6. Solar energy in powering agriculture
For agricultural production and processing, solar energy is a crucial energy source, particularly drying, heating, and cooling.
Up to 70 percent of agricultural products spoil during the traditional open-air drying process, especially in tropical and subtropical regions.
Cooling and refrigeration are essential in agricultural processes. It is typically a very energy-intensive process. Solar-powered cooling presents a crucial clean energy opportunity, particularly in rural areas without access to the national grid and other processors.
7. Solar heat for industrial processes
Solar thermal systems (STS) can fulfill a vast amount of heat demand in industrial processes.

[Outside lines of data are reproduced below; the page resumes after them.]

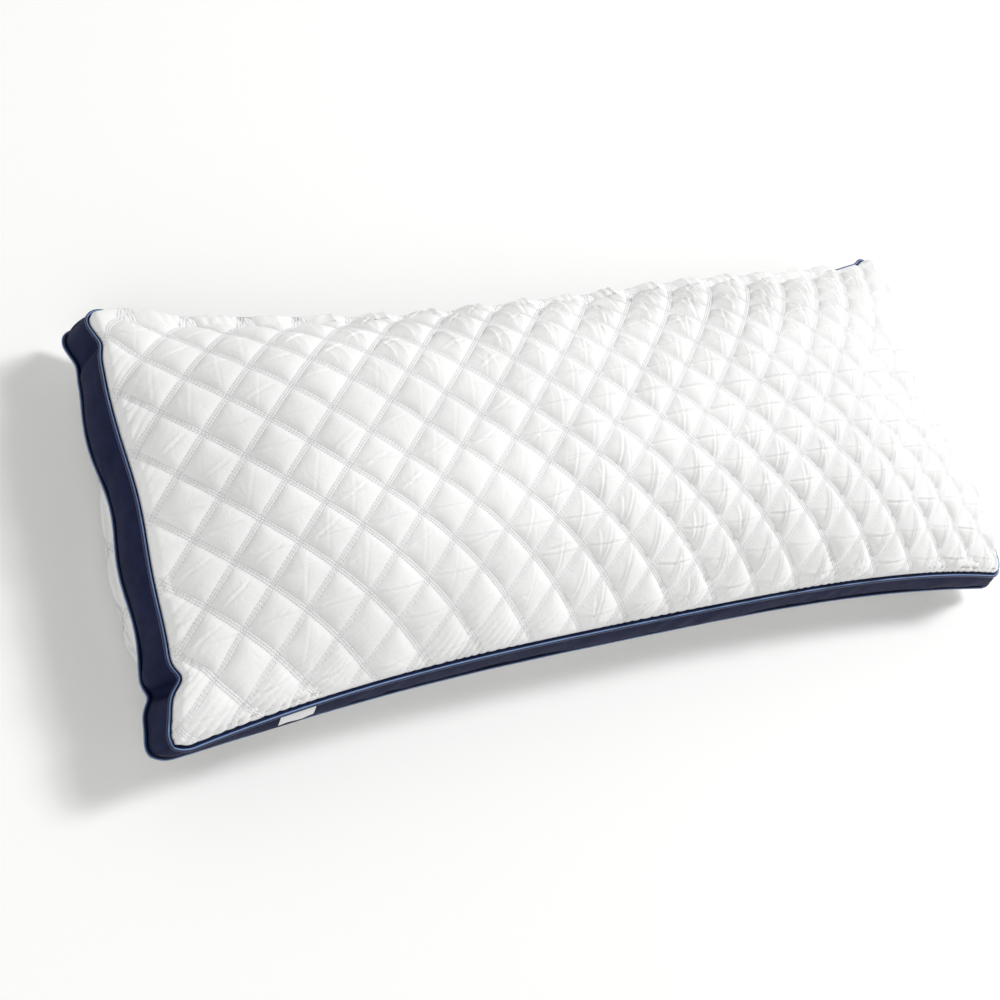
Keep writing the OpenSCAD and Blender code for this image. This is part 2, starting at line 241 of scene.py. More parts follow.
def settle_outline(s, u, v):
    """Uneven slump of the outline, as a shift along X and along Y.

    The upper right corner leans in by the cube of u; the upper seam sags by the fifth power of v,
    in three broad dips; the lower left corner spreads a little.
    """
    right, top = np.clip(u, 0, 1), np.clip(v, 0, 1)
    sag = 0.006 + s.sag * ease(u + 1.0, 0.18) * (1 - ease(u + 0.42, 0.42)) + 0.009 * bell(u - 0.7, 0.2)
    sag = sag + 0.017 * bell(u + 0.12, 0.45)
    x = 0.007 * ease(-u - 0.5, 0.5) * ease(v - 0.55, 0.4)
    x = x - s.lean * right**3 * (0.5 + 0.5 * v) ** 0.6 - 0.007 * low_left(u, v)
    return x - 0.005 * right**6, -sag * top**5 * ease(1 - np.abs(u), 0.06) - 0.002 * low_left(u, v)


def plan(s, u, v, back=False):
    """Plan position: a rounded rectangle whose sides are drawn in towards the middle.

    Each side's run and fall are blended across the panel, then x shrinks by the short pull
    times 1 - y^2 and y by the long pull times 1 - |x|^3, both as shares of the half size. The
    back seam spreads at both ends, which slopes the gusset out, and its lower left corner lifts.
    """
    half_l, half_w = s.length / 2, s.width / 2
    behind = s.corner * (1 - math.cos(math.pi / 4))
    run_u, fall_u = side_run(u, half_l, s.corner)
    run_v, fall_v = side_run(v, half_w, s.corner)
    x, y = run_u + u * (behind - fall_v), run_v + v * (behind - fall_u)
    drawn_x = x * (1 - s.pull_short / half_l * (1 - (y / half_w) ** 2))
    drawn_y = y * (1 - s.pull_long / half_w * (1 - np.abs(x / half_l) ** 3))
    shift_x, shift_y = settle_outline(s, u, v)
    if back:
        ends = np.abs(u) ** 5 * np.sign(u)
        drawn_x = drawn_x + s.spread * ends * (1 + 2.0 * (u > 0) * (0.5 - 0.5 * v))
        drawn_x = drawn_x + 0.0025 * ease(-u - 0.9, 0.1) * np.sin(11 * v)
        drawn_y = drawn_y * (1 + 0.3 * s.spread / half_w) + 0.009 * low_left(u, v)
    return drawn_x + tuck(s, u, v) * (0.7 if back else 1) + shift_x, drawn_y + shift_y


def swell(u, v):
    """Crown from 0 at the seams to 1 in the middle: (1 - |u|^3.7)(1 - |v|^2.7)."""
    return np.clip(1 - np.abs(u) ** 3.7, 0, 1) * np.clip(1 - np.abs(v) ** 2.7, 0, 1)


def droop(s, u, v, front):
    """Sink of the corners: the droop times (u v)^4, and six tenths of that at the back."""
    return s.droop * (np.abs(u) * np.abs(v)) ** 4 * (1 if front else 0.6)


def from_seam(s, u, v):
    """Distance in from the nearest seam."""
    return np.minimum((1 - np.abs(u)) * s.length / 2, (1 - np.abs(v)) * s.width / 2)


# The quarter-round edge beside each seam: its rise, its width, and the lip it starts from.
EDGE_RISE, EDGE_RUN, SEAM_LIP = 0.0078, 0.011, 0.0006


# How far in from the left seam the back's puff reaches.
PUFF_REACH = 0.06


def left_puff(u, v):
    """Where the back puffs out at the left end: between the pinch and the middle, and only there."""
    return (1 - ease(v, 0.85)) * ease(v + 0.7, 0.25) * ease(-u - 0.8, 0.1)


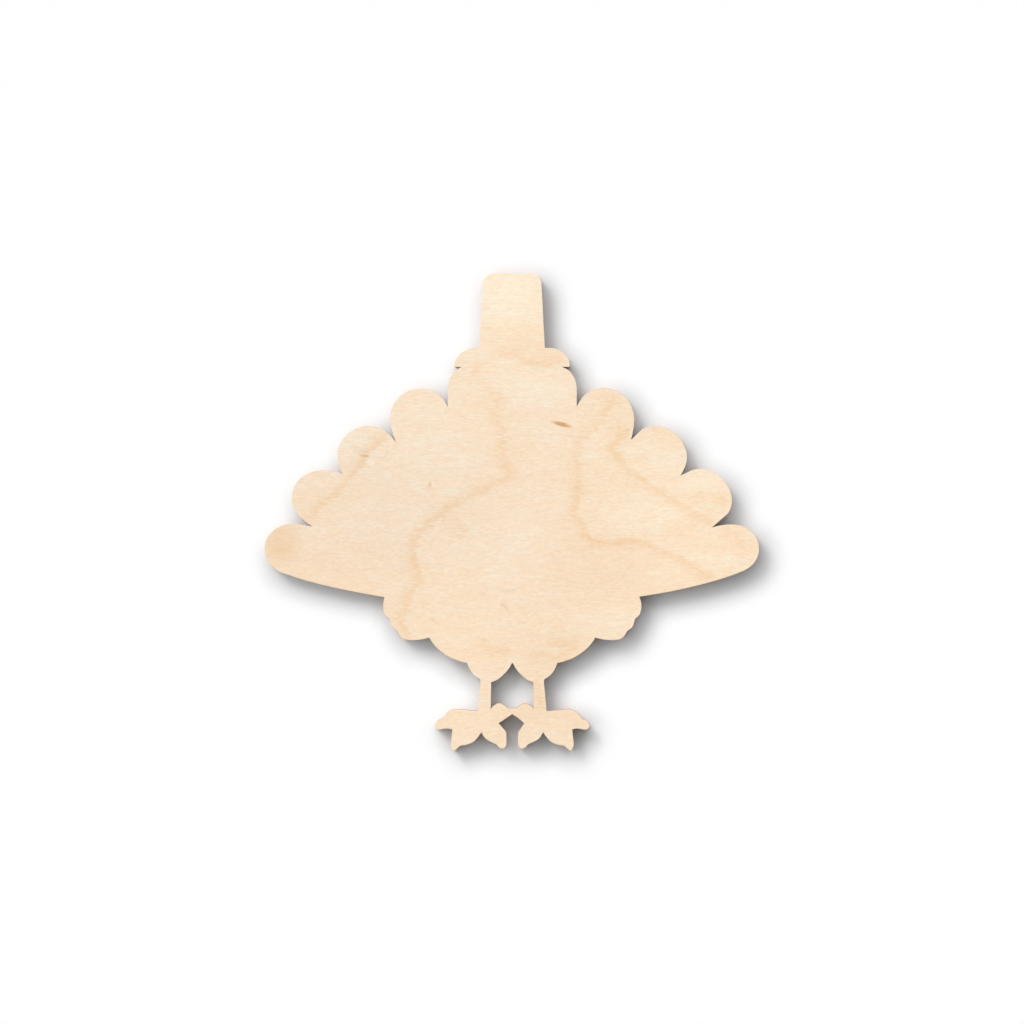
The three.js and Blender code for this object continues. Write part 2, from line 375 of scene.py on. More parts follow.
# %% [markdown]
# A point is a notch where the cut turns right by more than 30 degrees, and the curve has a corner
# there. Everywhere else it runs on smoothly.

# %% Lay a smooth curve through the points
NOTCH_TURN = math.radians(30)
CURVE_STEPS = 3  # short edges for each step of the ring
curve = bpy.data.curves.new("path of the laser", "CURVE")
curve.dimensions = "2D"
curve.fill_mode = "NONE"
curve.resolution_u = CURVE_STEPS
notches = 0
for ring in rings:
    spline = curve.splines.new("BEZIER")
    spline.bezier_points.add(len(ring) - 1)
    spline.use_cyclic_u = True
    for place, knot in enumerate(spline.bezier_points):
        here = ring[place]
        inward = here - ring[place - 1]
        onward = ring[(place + 1) % len(ring)] - here
        is_notch = inward.angle_signed(onward) > NOTCH_TURN
        notches += is_notch
        direction = direction_at(inward, onward)
        knot.co = here.to_3d()
        back = inward if is_notch else direction * inward.length
        ahead = onward if is_notch else direction * onward.length
        # Handles a third of the way to the next points keep an even pace.
        knot.handle_left = (here - back / 3).to_3d()
        knot.handle_right = (here + ahead / 3).to_3d()
print(notches, "notches stay sharp")

# %% [markdown]
# The curve becomes a ring of short edges. On a lobe it can bulge a hair past the frame's box, so
# the ring is then scaled to fit.

# %% Turn the curve into a ring of edges
laser_path = bpy.data.objects.new("path of the laser", curve)
bpy.context.scene.collection.objects.link(laser_path)
bpy.context.view_layer.update()
seen_path = laser_path.evaluated_get(bpy.context.evaluated_depsgraph_get())
outline = bpy.data.meshes.new_from_object(seen_path)
bpy.data.objects.remove(laser_path)
bpy.data.curves.remove(curve)

rim = bmesh.new()
rim.from_mesh(outline)
bmesh.ops.remove_doubles(rim, verts=rim.verts, dist=SAME_PLACE)
wide = max(abs(vert.co.x) for vert in rim.verts)
tall = max(abs(vert.co.y) for vert in rim.verts)
fit = min(1.0, cad_high.x / wide, cad_high.y / tall)
bmesh.ops.scale(rim, verts=rim.verts, vec=(fit, fit, 1))
rim.to_mesh(outline)
print(len(rim.verts), "points on the smooth cut, fitted by", round(fit, 5))
rim.free()

# %% [markdown]
# ## Cutting a layer
# Each layer is the same outline with its own thickness. The beam and the sandpaper ease its rims
# by less than a tenth of a millimetre, enough to take the sharpness off. The two outer faces are
# cut into a fine grid, so that their points can hold where the growth lines run.

# %% Ease a rim and score a grid
EASE_STEPS = ((0.29, 0.71), (0.71, 0.29))  # shares of the ease, in and up, on a quarter circle


def ease_rim(bm, faces, ease):
    """Rounds the rim of a flat side in two small steps."""
    for share_in, share_up in EASE_STEPS:
        bmesh.ops.inset_region(
            bm, faces=faces, thickness=ease * share_in, depth=ease * share_up,
            use_boundary=True, use_even_offset=True,
        )


def score_grid(bm, faces, spacing):
    """Cuts flat faces into a grid of squares."""
    edges = dict.fromkeys(edge for face in faces for edge in face.edges)
    verts = dict.fromkeys(vert for face in faces for vert in face.verts)
    part = [*verts, *edges, *faces]
    for normal, reach in (((1, 0, 0), cad_high.x), ((0, 1, 0), cad_high.y)):
        for line in range(-int(reach / spacing), int(reach / spacing) + 1):
            cut = bmesh.ops.bisect_plane(
                bm, geom=part, dist=SAME_LEVEL, plane_no=normal,
                plane_co=Vector(normal) * line * spacing,
            )
            part = cut["geom"]


print("a rim is eased in", len(EASE_STEPS), "steps")

# %% [markdown]
# One function cuts any layer. It fills the outline, pulls it up to its height, turns all faces
# outwards, then eases and scores the sides that ask for it. A glue film is set back a hair behind
# the wood, because hot resin shrinks away from the beam.

# %% Cut one layer to its thickness
SEAM_EASE = 0.03 * MM
RIM_EASE = 0.07 * MM
GOOD_GRID = 1.6 * MM
DEAD_FLAT = 0.99  # how upright the normal of a flat side stands at least


def cut_layer(node, ease_below, ease_above, set_back=0.0, grid_below=None, grid_above=None):
    """The layer that stands for one node of the frame, between that node's own two levels."""
    low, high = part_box(node)
    bm = bmesh.new()
    bm.from_mesh(outline)
    filled = bmesh.ops.triangle_fill(bm, use_dissolve=True, edges=bm.edges, normal=(0, 0, 1))
    floor = [item for item in filled["geom"] if isinstance(item, bmesh.types.BMFace)]
    if set_back:
        ring = bmesh.ops.inset_region(
            bm, faces=floor, thickness=set_back, use_boundary=True, use_even_offset=True,
        )
        bmesh.ops.delete(bm, geom=ring["faces"], context="FACES")
    bmesh.ops.translate(bm, verts=bm.verts, vec=(0, 0, low.z + ease_below))
    raised = bmesh.ops.extrude_face_region(bm, geom=bm.faces[:])
    roof_verts = [item for item in raised["geom"] if isinstance(item, bmesh.types.BMVert)]
    height = high.z - low.z - ease_below - ease_above
    bmesh.ops.translate(bm, verts=roof_verts, vec=(0, 0, height))
    bmesh.ops.recalc_face_normals(bm, faces=bm.faces)
    for up, ease, grid in ((-1, ease_below, grid_below), (1, ease_above, grid_above)):
        flat = [face for face in bm.faces if face.normal.z * up > DEAD_FLAT]
        if ease:
            ease_rim(bm, flat, ease)
        if grid:
            score_grid(bm, flat, grid)
    return bm


good_face = cut_layer("face_veneer", SEAM_EASE, RIM_EASE, grid_above=GOOD_GRID)
open_edges = sum(not edge.is_manifold for edge in good_face.edges)
print("good face:", len(good_face.faces), "faces,", open_edges, "open edges")

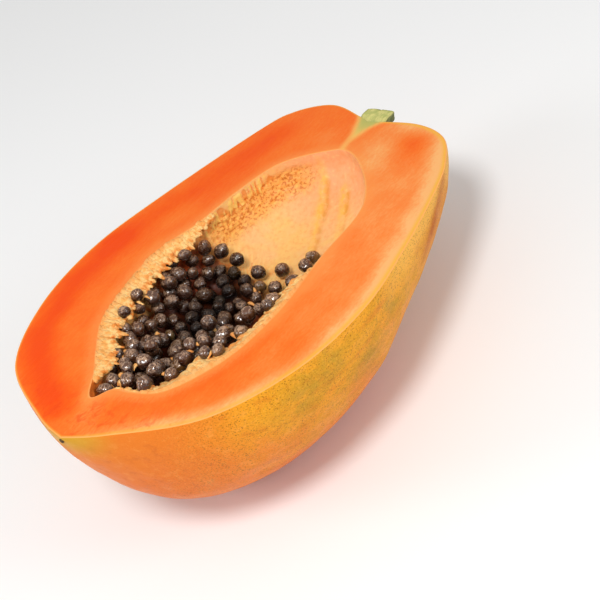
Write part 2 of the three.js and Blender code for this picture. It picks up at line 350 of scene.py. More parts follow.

In developed economies, solar thermal can provide technically about half of this energy consumption by supplying hot water and steam.
In some industries, solar thermal energy can process heat to provide hot air and hot water. Textile, brick, and food processing industries are examples of industries using solar thermal.
8. Efficient thermal desalination with solar energy
Currently, there are many desalination solar projects working. This solution allows you to reduce operating costs and reduce greenhouse gas emissions.
These systems could serve arid coastal areas. It is oriented to populations outside the conventional distribution network. This system seeks to provide an efficient and low-cost source of water.
The system uses multiple layers of flat solar evaporators and condensers, aligned in a vertical array and covered with transparent insulation.